Prime Minister Benjamin Netanyahu said Israel was ready to enter serious peace negotiations with the Palestinians, while his coalition partner Naftali Bennett said a pact would lead to more violence.

“Our fervent hope is for peace, a genuine peace that can be achieved only through direct negotiations without preconditions,” Netanyahu said at the start of a meeting Tuesday morning with Georgian Prime Minister Bidzina Ivanishvili. “We’re ready to enter such negotiations. I hope the Palestinians are, too.”

U.S. Secretary of State John Kerry is scheduled to arrive in Israel later this week in a bid to bring the two sides back to the peace table. Bennett, head of the Jewish Home party, told Israel Radio Tuesday morning that a peace agreement with the Palestinians would lead to more rocket attacks and rock throwing.

“If you look at when there’s violence, it follows peace agreements,” Bennett said. “The public sometimes forgets, but an overwhelming majority of the Palestinian public voted for Hamas.”

He added that he “won’t oppose negotiations” as long as there are no preconditions.

The Palestinians have called for a freeze on construction in the settlements and the release of Palestinian prisoners in Israeli jails before they will return to the negotiating table.

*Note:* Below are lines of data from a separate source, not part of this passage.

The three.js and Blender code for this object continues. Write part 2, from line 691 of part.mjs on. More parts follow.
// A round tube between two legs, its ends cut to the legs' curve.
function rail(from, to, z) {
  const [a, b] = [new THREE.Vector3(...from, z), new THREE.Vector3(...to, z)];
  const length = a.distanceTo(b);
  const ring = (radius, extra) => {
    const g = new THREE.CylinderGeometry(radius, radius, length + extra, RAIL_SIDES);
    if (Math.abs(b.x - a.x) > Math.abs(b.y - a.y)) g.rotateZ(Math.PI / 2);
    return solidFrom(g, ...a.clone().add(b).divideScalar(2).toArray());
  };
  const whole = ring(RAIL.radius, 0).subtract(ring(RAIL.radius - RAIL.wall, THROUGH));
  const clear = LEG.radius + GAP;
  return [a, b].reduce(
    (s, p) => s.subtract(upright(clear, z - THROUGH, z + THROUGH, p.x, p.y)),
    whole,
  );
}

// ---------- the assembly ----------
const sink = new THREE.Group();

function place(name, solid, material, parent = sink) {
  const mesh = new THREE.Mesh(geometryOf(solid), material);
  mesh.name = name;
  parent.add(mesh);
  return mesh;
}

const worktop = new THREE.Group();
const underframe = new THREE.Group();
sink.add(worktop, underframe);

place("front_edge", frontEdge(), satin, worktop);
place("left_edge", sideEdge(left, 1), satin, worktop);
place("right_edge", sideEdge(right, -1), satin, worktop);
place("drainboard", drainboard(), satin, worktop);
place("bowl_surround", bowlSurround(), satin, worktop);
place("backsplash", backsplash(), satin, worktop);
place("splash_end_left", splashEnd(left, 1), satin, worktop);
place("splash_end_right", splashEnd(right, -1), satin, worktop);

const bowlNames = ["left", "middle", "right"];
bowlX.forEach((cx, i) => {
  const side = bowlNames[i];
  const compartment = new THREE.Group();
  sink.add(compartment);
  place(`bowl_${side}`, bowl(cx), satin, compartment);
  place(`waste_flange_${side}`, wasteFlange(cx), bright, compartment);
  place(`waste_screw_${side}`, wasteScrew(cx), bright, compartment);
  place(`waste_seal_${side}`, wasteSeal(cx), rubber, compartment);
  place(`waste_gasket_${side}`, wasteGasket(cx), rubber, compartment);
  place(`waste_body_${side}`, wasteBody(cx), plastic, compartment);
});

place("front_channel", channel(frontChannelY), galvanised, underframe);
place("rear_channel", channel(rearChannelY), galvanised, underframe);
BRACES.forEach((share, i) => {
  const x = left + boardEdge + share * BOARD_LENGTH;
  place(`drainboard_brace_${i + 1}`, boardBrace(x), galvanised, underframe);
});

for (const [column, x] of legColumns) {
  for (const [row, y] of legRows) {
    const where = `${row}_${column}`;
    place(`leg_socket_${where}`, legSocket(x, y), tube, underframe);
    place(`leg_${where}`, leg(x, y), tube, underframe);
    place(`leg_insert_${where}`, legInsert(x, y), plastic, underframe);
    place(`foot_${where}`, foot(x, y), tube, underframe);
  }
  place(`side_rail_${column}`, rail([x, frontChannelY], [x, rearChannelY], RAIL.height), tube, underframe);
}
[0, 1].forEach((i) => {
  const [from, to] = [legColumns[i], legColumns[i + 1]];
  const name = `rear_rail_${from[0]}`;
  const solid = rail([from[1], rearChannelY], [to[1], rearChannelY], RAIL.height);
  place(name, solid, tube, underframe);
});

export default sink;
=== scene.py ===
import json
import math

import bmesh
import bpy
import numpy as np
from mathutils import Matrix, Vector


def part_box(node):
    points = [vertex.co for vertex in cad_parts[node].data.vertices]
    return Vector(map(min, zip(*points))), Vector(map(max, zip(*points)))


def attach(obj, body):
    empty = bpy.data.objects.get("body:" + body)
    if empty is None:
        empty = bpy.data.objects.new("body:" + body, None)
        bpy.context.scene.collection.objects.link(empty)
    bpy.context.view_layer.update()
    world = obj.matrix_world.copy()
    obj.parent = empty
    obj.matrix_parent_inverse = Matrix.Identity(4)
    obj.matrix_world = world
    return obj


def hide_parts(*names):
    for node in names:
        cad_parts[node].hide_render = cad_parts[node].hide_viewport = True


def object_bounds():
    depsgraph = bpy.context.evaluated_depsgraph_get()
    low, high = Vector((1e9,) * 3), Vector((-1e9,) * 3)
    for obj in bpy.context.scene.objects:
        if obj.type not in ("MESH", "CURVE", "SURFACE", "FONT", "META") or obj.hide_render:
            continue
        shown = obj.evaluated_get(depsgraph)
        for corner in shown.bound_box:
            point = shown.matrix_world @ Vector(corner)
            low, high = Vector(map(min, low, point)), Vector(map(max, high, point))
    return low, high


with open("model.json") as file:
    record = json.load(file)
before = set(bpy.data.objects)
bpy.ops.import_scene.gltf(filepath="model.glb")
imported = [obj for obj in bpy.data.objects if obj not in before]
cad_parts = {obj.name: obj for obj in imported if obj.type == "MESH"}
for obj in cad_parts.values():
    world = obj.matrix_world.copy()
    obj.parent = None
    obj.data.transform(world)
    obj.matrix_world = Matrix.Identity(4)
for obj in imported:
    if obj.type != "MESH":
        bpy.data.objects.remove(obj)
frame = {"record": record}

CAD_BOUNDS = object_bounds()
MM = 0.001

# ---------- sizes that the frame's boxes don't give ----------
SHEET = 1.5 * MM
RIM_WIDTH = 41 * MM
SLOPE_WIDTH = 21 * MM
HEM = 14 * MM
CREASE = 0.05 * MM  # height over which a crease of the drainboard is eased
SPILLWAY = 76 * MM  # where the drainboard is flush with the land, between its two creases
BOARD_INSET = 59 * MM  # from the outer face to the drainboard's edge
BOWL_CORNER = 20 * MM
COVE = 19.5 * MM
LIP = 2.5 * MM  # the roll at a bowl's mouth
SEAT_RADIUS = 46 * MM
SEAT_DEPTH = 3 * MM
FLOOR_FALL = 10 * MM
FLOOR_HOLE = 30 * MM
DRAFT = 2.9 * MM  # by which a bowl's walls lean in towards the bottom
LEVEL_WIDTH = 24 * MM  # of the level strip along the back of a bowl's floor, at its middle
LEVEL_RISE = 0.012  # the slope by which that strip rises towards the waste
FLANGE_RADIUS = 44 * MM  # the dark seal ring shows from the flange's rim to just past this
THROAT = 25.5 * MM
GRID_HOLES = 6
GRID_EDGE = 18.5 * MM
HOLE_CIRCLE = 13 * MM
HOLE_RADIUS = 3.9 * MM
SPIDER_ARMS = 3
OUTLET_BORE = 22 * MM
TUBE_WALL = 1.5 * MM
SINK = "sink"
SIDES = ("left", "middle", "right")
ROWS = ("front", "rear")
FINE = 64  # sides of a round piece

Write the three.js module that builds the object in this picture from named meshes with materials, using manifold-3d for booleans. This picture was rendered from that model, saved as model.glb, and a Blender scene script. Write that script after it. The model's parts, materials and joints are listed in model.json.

On Tuesday morning, chief Palestinian negotiator Saeb Erekat said the Palestinians were ready to start talking and had never demanded preconditions in order to return to negotiations.

Erekat told Army Radio that he was asking the Israelis for an agenda for the negotiations, not preconditions.

“If you say no to the ’67 border, no to Jerusalem, no to refugees, no to the military, what is there to negotiate with you about?” he said.

The Palestinian Authority denied a report Monday on Israel’s Channel 2 that P.A. President Mahmoud Abbas was prepared to resume talks.

Bennett also told Israel Radio that the Israeli public wants the government to concern itself with economic issues, not peace negotiations.

“The public elected us to invest in economic and social issues, to lower the cost of living, and not in cocktails in Oslo,” he said.

Bennett said he opposed more withdrawals and instead called for joint economic development with the Palestinians.